For a more concrete model of what strong summaries sound like, read AI Sales Pipeline Summary Examples for Service Businesses and AI Sales Call Summaries for Marketing Teams.
What to leave out of the template
A lot of bad summaries are too long because they include data nobody can act on.
Usually, you should leave out:
- every opportunity listed one by one
- generic sentiment labels with no next action
- vanity metrics disconnected from sales movement
- recycled commentary like “keep nurturing leads”
- five different versions of the same performance number
If a section does not help someone decide what to do next, it probably does not belong in the weekly summary.

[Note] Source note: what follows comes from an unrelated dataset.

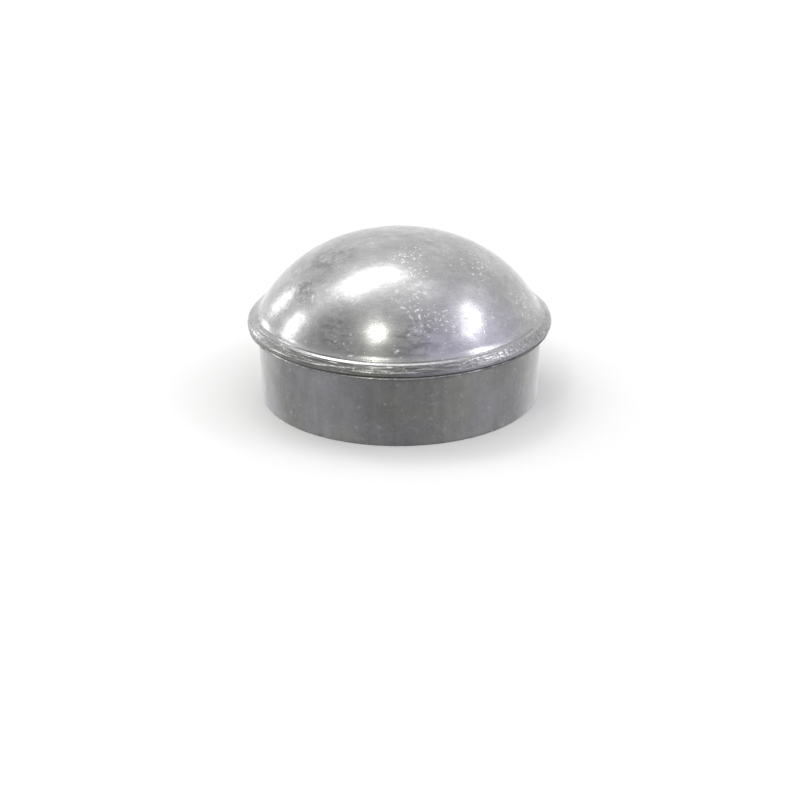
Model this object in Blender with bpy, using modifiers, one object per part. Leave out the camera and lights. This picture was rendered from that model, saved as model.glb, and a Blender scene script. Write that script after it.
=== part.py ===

How to make the template useful across the whole team
The best version is one that sales, ops, and leadership all recognize instantly.
That means:
- use the same section order every week
- define what counts as stalled and high-risk
- keep language plain, not consultant-ish
- limit recommendations to the top few actions that matter now
- assign review ownership so the summary does not die in a Slack thread or inbox
Consistency matters more than cleverness here.
Build a pipeline reporting system your team can actually use →
Bottom line
A useful AI sales pipeline summary template for service businesses should answer four questions fast:
- what changed
- what is stuck
- what is at risk
- what happens next
If the summary does that every week, it becomes an operating tool.
If it does not, it is just another report people skim and forget.